Zum Glück hängen dann doch auch Bilder, die der täuschenden Vieldeutigkeit ein Ende machen: Geflügelherzen, Schweineleber, Rindermagen. Seidenmatte Food- Art. Und dennoch erstaunlich, wie verzerrt sich diese naturbelassenen Objekte unserer Verzehrslust darbieten, nur weil jemand sich die Mühe nimmt, sie ins rechte Licht zu rücken und nahe heran zu gehen. Der etwas zu harmlose Titel „Fleisch und Landschaft“ trifft am ehesten auf die auf Posterformat vergrößerten Arbeiten zu, die an Luftaufnahmen von labyrinthischen, versunkenen Kontinenten erinnern. Die meisten Fotos sind aber zu geschlechtlich, die Paarung von organisch weichen Farben und mineralischen Strukturen zu obszön, um diese Schlachtabfälle als Landschaft wahrzunehmen. Eher doch Zungenküsse für die Augen.

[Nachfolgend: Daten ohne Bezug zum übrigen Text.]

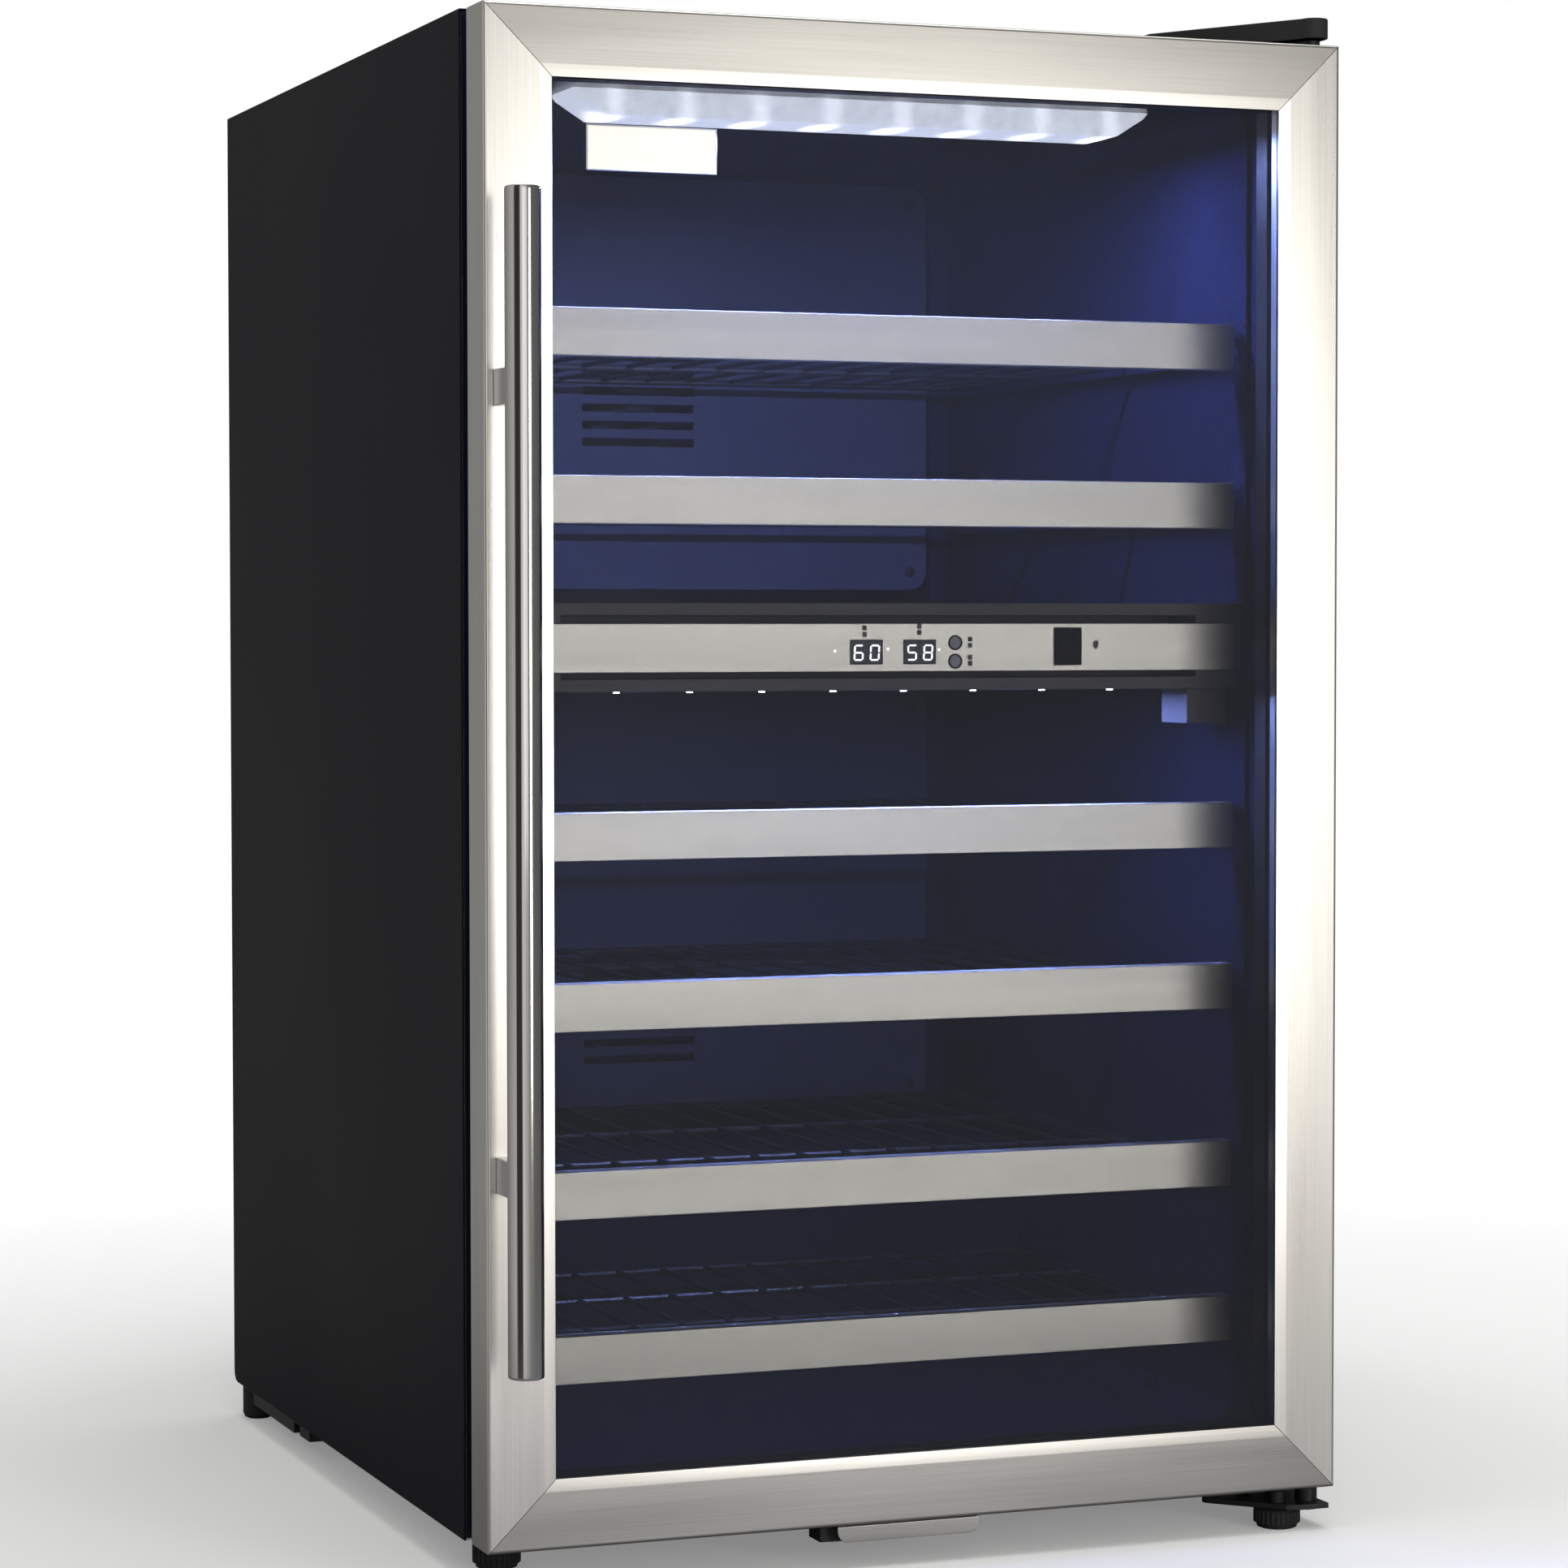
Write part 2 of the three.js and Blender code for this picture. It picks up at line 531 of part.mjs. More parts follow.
function handlePost(z) {
  const x0 = BAR_X - POST_WIDTH / 2;
  const front = BAR_Y + BAR_RADIUS + GAP;
  return block(x0, x0 + POST_WIDTH, front, -GAP, z - POST_HEIGHT / 2, z + POST_HEIGHT / 2);
}

// The stainless guard in front of the lock: it hangs below the door on a return under the rail.
function lockPlate() {
  const [x0, x1, z0, corner] = [198, 282, -9, 6];
  const outline = [
    ...arc(x0 + corner, z0 + corner, corner, 180, 270, 4),
    ...arc(x1 - corner, z0 + corner, corner, 270, 360, 4),
    [x1, -GAP], [x0, -GAP],
  ];
  return join(prism('y', outline, 1.6, 3), block(x0 + 1, x1 - 1, 2, 8, -1.6, -GAP));
}

// ---- Hinges, lock and feet ------------------------------------------------------------------
function topHingeBracket() {
  const z0 = CABINET_TOP + GAP;
  const nose = 5;
  const plate = [...arc(HINGE_X, HINGE_Y, nose, 180, 360, 8), [HINGE_X + nose, 106], [440, 106], [440, 96]];
  const pin = rod('z', HINGE_X, HINGE_Y, PIN_RADIUS, DOOR_HEIGHT - 14, z0 + 1);
  return join(prism('z', plate, z0, z0 + 2.4), pin);
}

function hingeCoverOutline(shrink) {
  const radius = 8 - shrink;
  const right = HINGE_X + 7 - shrink;
  return [
    ...arc(HINGE_X - 1, HINGE_Y - 5, radius, 180, 360, 8), [right, 114 - shrink],
    [430 + shrink, 114 - shrink], [430 + shrink, 100],
  ];
}

function topHingeCover() {
  const floor = CABINET_TOP + GAP;
  const top = 829;
  const shell = prism('z', hingeCoverOutline(0), floor, top);
  const hollow = prism('z', hingeCoverOutline(1.5), floor - 1, top - 1.6);
  const overDoor = block(400, WIDTH + 5, 0, CABINET_FRONT + 3, floor - 1, floor + 2.8);
  return cut(shell, hollow, overDoor);
}

// A cranked plate: its rear half is fixed under the cabinet and its front half drops below the door.
function bottomHingeBracket() {
  const [low, high] = [-13, -10];
  const front = [[440, 47], [440, 43], [474, 8], [484, 5.5], [499.5, 5.5], [499.5, 47]];
  const lower = prism('z', front, low, high);
  const web = block(440, 499.5, 44, 47, low, CABINET_BOTTOM - GAP);
  const upper = block(440, 499.5, 44, 100, CABINET_BOTTOM - GAP - 3, CABINET_BOTTOM - GAP);
  const pin = rod('z', HINGE_X, HINGE_Y, PIN_RADIUS, high - 1, 14);
  const bush = rod('z', HINGE_X, HINGE_Y, 6.4, high - 1, -0.6, 20);
  const nut = rod('z', HINGE_X + 1, HINGE_Y, 4.6, low - 2.6, low + 1, 6);
  const studHole = rod('z', ...RIGHT_FOOT, STUD_RADIUS + GAP, low - 1, high + 1);
  return cut(join(lower, web, upper, pin, bush, nut), studHole);
}

function lockHousing() {
  const body = block(191, 229, 10, 27, -9.8, -1);
  const arm = block(196, 224, 26, 78, -4.4, -1.5);
  const bore = rod('z', CYLINDER_X, LOCK_Y, 6.3, -11, -3);
  const boltBore = rod('z', BOLT_X, LOCK_Y, PIN_RADIUS + GAP, -11, 1);
  return cut(join(body, arm), bore, boltBore);
}

function lockCylinder() {
  const plug = rod('z', CYLINDER_X, LOCK_Y, 6, -10.8, -3.4, 20);
  return cut(plug, block(CYLINDER_X - 0.7, CYLINDER_X + 0.7, LOCK_Y - 3.6, LOCK_Y + 3.6, -12, -5));
}

const lockBolt = () => rod('z', BOLT_X, LOCK_Y, PIN_RADIUS, -9.4, -1.2);

// A ribbed round foot with its stud.
function frontFoot([x, y], bodyTop, studTop) {
  const ribs = 24;
  const rim = Array.from({ length: ribs * 2 }, (_, i) => {
    const radius = i % 2 ? FRONT_FOOT_RADIUS : FRONT_FOOT_RADIUS - 0.8;
    const angle = (Math.PI * i) / ribs;
    return [x + radius * Math.cos(angle), y + radius * Math.sin(angle)];
  });
  const neck = FRONT_FOOT_RADIUS - 0.9;
  const profile = [[0, FLOOR], [neck - 1.6, FLOOR], [neck, FLOOR + 1.6], [neck, FLOOR + 4], [0, FLOOR + 4]];
  const sole = turned(profile, x, y);
  return join(prism('z', rim, FLOOR + 2.4, bodyTop), sole, rod('z', x, y, STUD_RADIUS, bodyTop - 1, studTop));
}

function rearFoot(x) {
  const top = CABINET_BOTTOM - GAP * 2 - SHEET;
  const r = REAR_FOOT_RADIUS;
  const profile = [[0, FLOOR], [r - 3, FLOOR], [r - 0.8, FLOOR + 1.2], [r, FLOOR + 3.6], [r, top], [0, top]];
  return turned(profile, x, REAR_FOOT_Y, 20);
}

// ---- Assembly -------------------------------------------------------------------------------
const cooler = new THREE.Group();
cooler.position.set(-WIDTH / 2, -(CABINET_BACK + BAR_Y - BAR_RADIUS) / 2, -FLOOR);

function place(name, solid, material) {
  const mesh = solid.isMesh ? solid : new THREE.Mesh(toGeometry(solid), material);
  mesh.name = name;
  cooler.add(mesh);
}

place('outer_wrapper', outerWrapper(), BLACK_PAINT);
place('back_panel', backPanel(), BLACK_STEEL);
place('base_panel', basePanel(), ZINC_STEEL);
place('compressor_tray', compressorTray(), BLACK_STEEL);
place('insulation', insulation(), FOAM);
place('liner', liner(), LINER_PLASTIC);
place('upper_air_panel', airPanel(512, 778, UPPER_FAN_Z), LINER_PLASTIC);
place('lower_air_panel', airPanel(172, 446, LOWER_FAN_Z), LINER_PLASTIC);
place('evaporator', finnedBlock(130, 370, 488, 501, 320, 420, 20), ALUMINIUM);
place('machine_cover', machineCover(), ZINC_STEEL);
place('mains_inlet', mainsInlet(), BLACK_PLASTIC);
place('compressor', compressor(), BLACK_STEEL);
place('condenser', condenser(), COPPER);
place('divider_housing', dividerHousing(), GREY_PLASTIC);
place('control_strip', controlStrip(), BRUSHED_STEEL);
place('zone_display', zoneDisplay(), GREY_PLASTIC);
place('switch_bezel', switchBezel(), BLACK_PLASTIC);
place('top_light', topLight(), LIGHT_LENS);
place('lower_light', lowerLight(), LIGHT_LENS);
place('top_hinge_bracket', topHingeBracket(), BLACK_STEEL);
place('top_hinge_cover', topHingeCover(), BLACK_PLASTIC);
place('bottom_hinge_bracket', bottomHingeBracket(), BLACK_STEEL);
place('lock_housing', lockHousing(), BLACK_PLASTIC);
place('rear_foot_left', rearFoot(REAR_FOOT_INSET), BLACK_PLASTIC);
place('rear_foot_right', rearFoot(WIDTH - REAR_FOOT_INSET), BLACK_PLASTIC);

place('door_stile_left', stile(false), BRUSHED_STEEL);
place('door_stile_right', stile(true), BRUSHED_STEEL);
place('door_rail_top', topRail(), BRUSHED_STEEL);
place('door_rail_bottom', bottomRail(), BRUSHED_STEEL);
place('door_inner_frame', doorInnerFrame(), BLACK_PLASTIC);
place('door_outer_glass', outerGlass(), TINTED_GLASS);
place('glass_spacer', glassSpacer(), BLACK_PLASTIC);
place('door_inner_glass', innerGlass(), TINTED_GLASS);
place('door_gasket', doorGasket(), RUBBER);
place('handle_bar', handleBar(), POLISHED_STEEL);
place('handle_post_upper', handlePost((DOOR_HEIGHT + POST_SPREAD) / 2), BRUSHED_STEEL);
place('handle_post_lower', handlePost((DOOR_HEIGHT - POST_SPREAD) / 2), BRUSHED_STEEL);
place('name_plate', namePlate(), POLISHED_STEEL);
place('lock_plate', lockPlate(), BRUSHED_STEEL);

place('upper_set_button', setButton(BUTTON_ZS[0]), POLISHED_STEEL);
place('lower_set_button', setButton(BUTTON_ZS[1]), POLISHED_STEEL);
place('light_switch_rocker', switchRocker(), BLACK_PLASTIC);
place('upper_fan', fan(UPPER_FAN_Z), BLACK_PLASTIC);
place('lower_fan', fan(LOWER_FAN_Z), BLACK_PLASTIC);
place('lock_cylinder', lockCylinder(), POLISHED_STEEL);
place('lock_bolt', lockBolt(), ZINC_STEEL);
place('front_foot_left', frontFoot(LEFT_FOOT, -7, 8), BLACK_PLASTIC);
place('front_foot_right', frontFoot(RIGHT_FOOT, -13.4, -3), BLACK_PLASTIC);

SHELF_BOTTOMS.forEach((bottom, i) => {
  place(`shelf_${i + 1}_front`, shelfFront(bottom), BRUSHED_STEEL);
  place(`shelf_${i + 1}_rack`, shelfRack(bottom, shelfBack(i)), BLACK_STEEL);
});

export default cooler;
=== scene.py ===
"""The looks of a free-standing two-zone wine cooler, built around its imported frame.

Everything is in metres: +X to the right seen from the front, -Y out of the front of the door, +Z up.
"""
import json
import logging
import math
from collections.abc import Callable, Iterable, Sequence
from dataclasses import dataclass
from enum import Enum

import bmesh
import bpy
from bmesh.types import BMesh
from bpy.types import Mesh, NodeTree, Object
from bpy.types import NodeSocket as Socket
from mathutils import Matrix, Vector


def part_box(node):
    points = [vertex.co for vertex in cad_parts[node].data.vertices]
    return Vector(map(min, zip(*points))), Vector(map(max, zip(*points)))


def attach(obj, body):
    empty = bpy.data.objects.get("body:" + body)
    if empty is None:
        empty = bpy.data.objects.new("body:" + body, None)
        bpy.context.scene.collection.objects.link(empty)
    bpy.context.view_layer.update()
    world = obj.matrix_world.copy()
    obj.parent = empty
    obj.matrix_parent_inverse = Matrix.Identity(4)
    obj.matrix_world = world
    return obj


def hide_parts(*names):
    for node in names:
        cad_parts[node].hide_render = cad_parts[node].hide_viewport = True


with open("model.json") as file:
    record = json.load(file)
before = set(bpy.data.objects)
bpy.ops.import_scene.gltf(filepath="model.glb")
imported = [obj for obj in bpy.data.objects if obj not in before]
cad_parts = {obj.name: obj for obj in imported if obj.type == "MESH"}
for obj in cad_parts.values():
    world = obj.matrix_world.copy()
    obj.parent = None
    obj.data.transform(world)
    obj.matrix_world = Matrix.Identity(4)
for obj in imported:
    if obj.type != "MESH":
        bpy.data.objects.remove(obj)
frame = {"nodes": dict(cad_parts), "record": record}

LOG = logging.getLogger("wine_cooler")
MM = 0.001
NODES = frame["nodes"]
BODY_OF = {node: body for body, nodes in frame["record"]["behaviour"]["bodies"].items() for node in nodes}

Colour = Point = tuple[float, float, float]
Outline = list[tuple[float, float]]

MERGE = 1e-6            # points nearer than this are one point
SMOOTH_BELOW = 32.0     # edges flatter than this many degrees are shaded smooth
FLAT_BELOW = 0.4        # faces that meet at less than this many degrees become one face
ROUND_ABOVE = 30.0      # edges sharper than this many degrees are rounded over
SHARED_SHADING = 0.4    # faces whose normals have at least this dot product share their shading
LAMPS = 8               # lamps in each light bar
LAMP_PITCH = 42.6 * MM


def same(value: float) -> Point:
    """One value for all three axes or channels."""
    return (value, value, value)


# ---- Mesh helpers ---------------------------------------------------------------------------
class Axis(Enum):
    """The row axis that a shape is turned about or pushed along."""

    X = 0
    Y = 1
    Z = 2

    def place(self, a: float, b: float, along: float) -> Vector:
        """Puts two section coordinates and a place along this axis into x, y, z order."""
        point = [a, b]
        point.insert(self.value, along)
        return Vector(point)


def finish_mesh(bm: BMesh, name: str, smooth_below: float = SMOOTH_BELOW) -> Mesh:
    """Merges doubles, turns faces outwards and shades a bmesh.

    Args:
        bm: the bmesh, which is freed.
        name: the new mesh's name.
        smooth_below: edges flatter than this many degrees are shaded smooth.

    Returns:
        The finished mesh.
    """
    bmesh.ops.remove_doubles(bm, verts=bm.verts, dist=MERGE)
    bmesh.ops.recalc_face_normals(bm, faces=bm.faces)
    mesh = bpy.data.meshes.new(name)
    bm.to_mesh(mesh)
    bm.free()
    mesh.shade_smooth()
    mesh.set_sharp_from_angle(angle=math.radians(smooth_below))
    return mesh


def arc(a: float, b: float, radius: float, start: float, end: float, steps: int = 6) -> Outline:
    """Points along an arc round (a, b), from start to end in degrees."""
    angles = [math.radians(start + (end - start) * i / steps) for i in range(steps + 1)]
    return [(a + radius * math.cos(t), b + radius * math.sin(t)) for t in angles]


def rounded_rectangle(a0: float, a1: float, b0: float, b1: float, radius: float, steps: int = 6) -> Outline:
    """The outline of a rectangle whose corners are rounded."""
    return [
        *arc(a1 - radius, b0 + radius, radius, -90, 0, steps),
        *arc(a1 - radius, b1 - radius, radius, 0, 90, steps),
        *arc(a0 + radius, b1 - radius, radius, 90, 180, steps),
        *arc(a0 + radius, b0 + radius, radius, 180, 270, steps),
    ]


def add_rings(bm: BMesh, rings: Sequence[Sequence[Vector]], closed: bool = False) -> None:
    """Skins a row of rings of equal length.

    Args:
        bm: the bmesh that gets the faces.
        rings: the rings' points, in order.
        closed: True joins the last ring to the first; False caps both ends.
    """
    made = [[bm.verts.new(point) for point in ring] for ring in rings]
    pairs = list(zip(made, made[1:] + made[:1] if closed else made[1:]))
    for near, far in pairs:
        for i in range(len(near)):
            j = (i + 1) % len(near)
            bm.faces.new((near[i], near[j], far[j], far[i]))
    if not closed:
        bm.faces.new(made[0])
        bm.faces.new(made[-1])


def prism(axis: Axis, outline: Outline, low: float, high: float) -> Mesh:
    """An outline pushed along an axis.

    Args:
        axis: the axis to push along.
        outline: the section, in the order of the other two axes.
        low: where the prism starts.
        high: where it ends.

    Returns:
        The closed mesh.
    """
    bm = bmesh.new()
    add_rings(bm, [[axis.place(a, b, along) for a, b in outline] for along in (low, high)])
    return finish_mesh(bm, "prism")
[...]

Auffallend ist die dualistische Darstellung. Einerseits die wie für eine Obduktion isolierten ganzen Organe, die durch ihr Volumen und ihre wohldefinierte Form eine Art von autonomer Lebendigkeit gewinnen. Zum andern die ins Mark dringende Totale, die den Betrachter mit einer Grammatik der Fleischlichkeit vertraut zu machen versucht. Für die Dauer der Dekompressionsphasen beim Auftauchen haben die Galeristen im Heck des U-Bootes eine Bar eingerichtet, wo man sich Stufe für Stufe aus der Versenkung heraufholen kann. Daniel Rau

Sternstraße 115, nur Do und Fr, 17-20 Uhr, bis 10. 6.